> _Work to complete_
Your task is to copy the stretch of lines in the records below that begins with the line containing "Continue the three.js" and ends with the line containing "closeColumns=True, capRows=True, pattern=pattern)", exactly as written, with nothing added.
## BEGIN Provided data
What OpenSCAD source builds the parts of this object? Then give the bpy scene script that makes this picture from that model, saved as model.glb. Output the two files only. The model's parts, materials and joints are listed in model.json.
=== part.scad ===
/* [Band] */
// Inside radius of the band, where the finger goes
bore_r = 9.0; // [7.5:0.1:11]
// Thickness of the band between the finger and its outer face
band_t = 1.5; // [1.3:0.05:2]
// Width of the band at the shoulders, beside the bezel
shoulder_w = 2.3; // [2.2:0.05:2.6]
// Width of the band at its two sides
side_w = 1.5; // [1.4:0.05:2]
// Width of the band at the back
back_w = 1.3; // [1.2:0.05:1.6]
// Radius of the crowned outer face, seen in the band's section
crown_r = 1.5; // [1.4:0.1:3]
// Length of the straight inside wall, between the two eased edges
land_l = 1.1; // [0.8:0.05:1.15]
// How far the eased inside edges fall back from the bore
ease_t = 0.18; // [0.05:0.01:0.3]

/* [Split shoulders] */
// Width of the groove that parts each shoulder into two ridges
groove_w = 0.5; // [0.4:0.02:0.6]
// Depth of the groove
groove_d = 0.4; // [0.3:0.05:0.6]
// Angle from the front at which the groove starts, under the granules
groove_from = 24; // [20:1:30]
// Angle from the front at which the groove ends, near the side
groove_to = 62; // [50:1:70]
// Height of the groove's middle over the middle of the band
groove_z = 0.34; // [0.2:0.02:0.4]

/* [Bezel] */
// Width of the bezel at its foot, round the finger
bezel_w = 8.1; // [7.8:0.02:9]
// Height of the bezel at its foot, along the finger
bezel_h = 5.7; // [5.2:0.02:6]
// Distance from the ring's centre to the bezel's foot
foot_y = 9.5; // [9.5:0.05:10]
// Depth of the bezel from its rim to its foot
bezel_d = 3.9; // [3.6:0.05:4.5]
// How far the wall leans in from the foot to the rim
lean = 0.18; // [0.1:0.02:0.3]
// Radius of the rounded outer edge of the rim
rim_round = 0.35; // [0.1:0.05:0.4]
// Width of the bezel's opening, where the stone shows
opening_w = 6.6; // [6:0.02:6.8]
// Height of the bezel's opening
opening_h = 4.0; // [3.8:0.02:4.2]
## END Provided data
## BEGIN Provided data
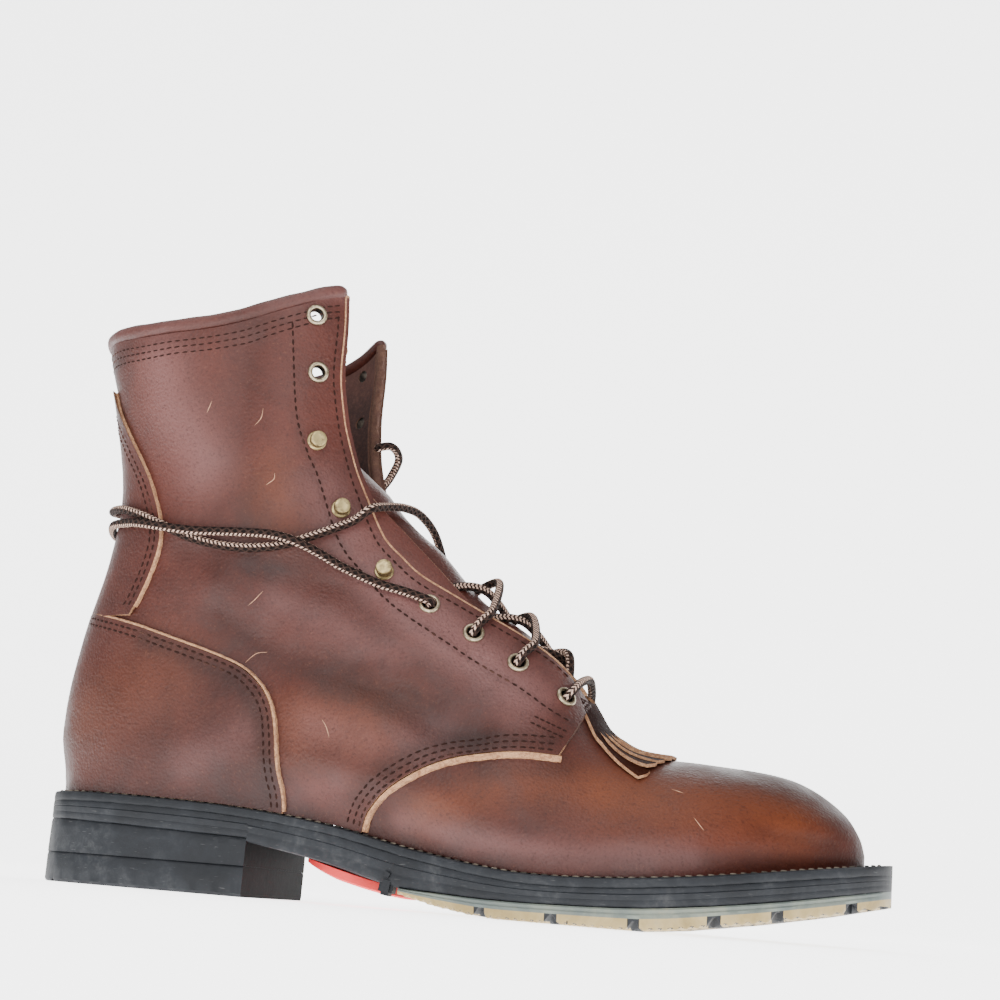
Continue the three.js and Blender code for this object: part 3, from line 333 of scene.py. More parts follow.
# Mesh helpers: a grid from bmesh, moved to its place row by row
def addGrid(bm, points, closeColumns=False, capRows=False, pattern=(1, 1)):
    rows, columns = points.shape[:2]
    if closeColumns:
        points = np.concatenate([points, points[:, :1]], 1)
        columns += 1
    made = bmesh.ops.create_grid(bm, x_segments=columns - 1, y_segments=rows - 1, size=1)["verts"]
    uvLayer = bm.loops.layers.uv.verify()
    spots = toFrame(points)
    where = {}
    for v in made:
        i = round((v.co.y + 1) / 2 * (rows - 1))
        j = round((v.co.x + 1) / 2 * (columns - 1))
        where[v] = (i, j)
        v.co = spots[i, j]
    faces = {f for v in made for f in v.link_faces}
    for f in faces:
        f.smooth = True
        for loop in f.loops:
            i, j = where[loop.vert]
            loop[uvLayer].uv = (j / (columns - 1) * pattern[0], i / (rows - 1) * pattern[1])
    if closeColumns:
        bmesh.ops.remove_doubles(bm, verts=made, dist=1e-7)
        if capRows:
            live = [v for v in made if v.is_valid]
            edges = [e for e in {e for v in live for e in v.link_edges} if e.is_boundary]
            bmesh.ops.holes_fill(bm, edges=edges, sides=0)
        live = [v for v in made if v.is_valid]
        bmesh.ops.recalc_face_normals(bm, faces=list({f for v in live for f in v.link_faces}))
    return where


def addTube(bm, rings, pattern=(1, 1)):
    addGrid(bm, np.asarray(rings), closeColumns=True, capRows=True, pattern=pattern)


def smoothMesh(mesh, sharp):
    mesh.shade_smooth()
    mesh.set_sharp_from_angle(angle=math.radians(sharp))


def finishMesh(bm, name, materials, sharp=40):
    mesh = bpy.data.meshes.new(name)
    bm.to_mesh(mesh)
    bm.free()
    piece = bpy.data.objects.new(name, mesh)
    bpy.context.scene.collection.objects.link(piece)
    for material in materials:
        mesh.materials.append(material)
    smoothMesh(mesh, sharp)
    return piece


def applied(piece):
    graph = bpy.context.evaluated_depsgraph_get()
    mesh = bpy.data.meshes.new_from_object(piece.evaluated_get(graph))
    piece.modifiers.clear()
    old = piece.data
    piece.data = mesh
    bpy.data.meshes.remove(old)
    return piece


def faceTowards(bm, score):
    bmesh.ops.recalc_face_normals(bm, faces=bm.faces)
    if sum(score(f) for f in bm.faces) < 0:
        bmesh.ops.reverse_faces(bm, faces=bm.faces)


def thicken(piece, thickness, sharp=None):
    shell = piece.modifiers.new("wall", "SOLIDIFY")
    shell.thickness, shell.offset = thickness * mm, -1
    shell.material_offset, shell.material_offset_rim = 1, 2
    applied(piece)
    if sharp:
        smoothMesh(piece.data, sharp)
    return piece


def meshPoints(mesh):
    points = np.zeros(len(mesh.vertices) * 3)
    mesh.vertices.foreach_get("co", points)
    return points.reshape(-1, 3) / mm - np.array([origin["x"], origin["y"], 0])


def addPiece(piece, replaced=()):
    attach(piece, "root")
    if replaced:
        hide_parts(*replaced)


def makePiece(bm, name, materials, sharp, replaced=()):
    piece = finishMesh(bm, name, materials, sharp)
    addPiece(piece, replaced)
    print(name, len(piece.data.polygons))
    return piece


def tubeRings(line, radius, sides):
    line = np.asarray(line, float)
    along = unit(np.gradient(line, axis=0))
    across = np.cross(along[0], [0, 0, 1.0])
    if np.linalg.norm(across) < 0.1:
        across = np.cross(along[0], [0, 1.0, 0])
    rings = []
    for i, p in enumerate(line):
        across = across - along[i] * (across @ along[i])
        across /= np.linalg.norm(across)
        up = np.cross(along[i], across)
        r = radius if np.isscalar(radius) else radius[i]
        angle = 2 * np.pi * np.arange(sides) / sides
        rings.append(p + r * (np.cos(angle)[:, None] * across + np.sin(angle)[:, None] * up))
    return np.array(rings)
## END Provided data
> _Full output_
Continue the three.js and Blender code for this object: part 3, from line 333 of scene.py. More parts follow.
# Mesh helpers: a grid from bmesh, moved to its place row by row
def addGrid(bm, points, closeColumns=False, capRows=False, pattern=(1, 1)):
    rows, columns = points.shape[:2]
    if closeColumns:
        points = np.concatenate([points, points[:, :1]], 1)
        columns += 1
    made = bmesh.ops.create_grid(bm, x_segments=columns - 1, y_segments=rows - 1, size=1)["verts"]
    uvLayer = bm.loops.layers.uv.verify()
    spots = toFrame(points)
    where = {}
    for v in made:
        i = round((v.co.y + 1) / 2 * (rows - 1))
        j = round((v.co.x + 1) / 2 * (columns - 1))
        where[v] = (i, j)
        v.co = spots[i, j]
    faces = {f for v in made for f in v.link_faces}
    for f in faces:
        f.smooth = True
        for loop in f.loops:
            i, j = where[loop.vert]
            loop[uvLayer].uv = (j / (columns - 1) * pattern[0], i / (rows - 1) * pattern[1])
    if closeColumns:
        bmesh.ops.remove_doubles(bm, verts=made, dist=1e-7)
        if capRows:
            live = [v for v in made if v.is_valid]
            edges = [e for e in {e for v in live for e in v.link_edges} if e.is_boundary]
            bmesh.ops.holes_fill(bm, edges=edges, sides=0)
        live = [v for v in made if v.is_valid]
        bmesh.ops.recalc_face_normals(bm, faces=list({f for v in live for f in v.link_faces}))
    return where


def addTube(bm, rings, pattern=(1, 1)):
    addGrid(bm, np.asarray(rings), closeColumns=True, capRows=True, pattern=pattern)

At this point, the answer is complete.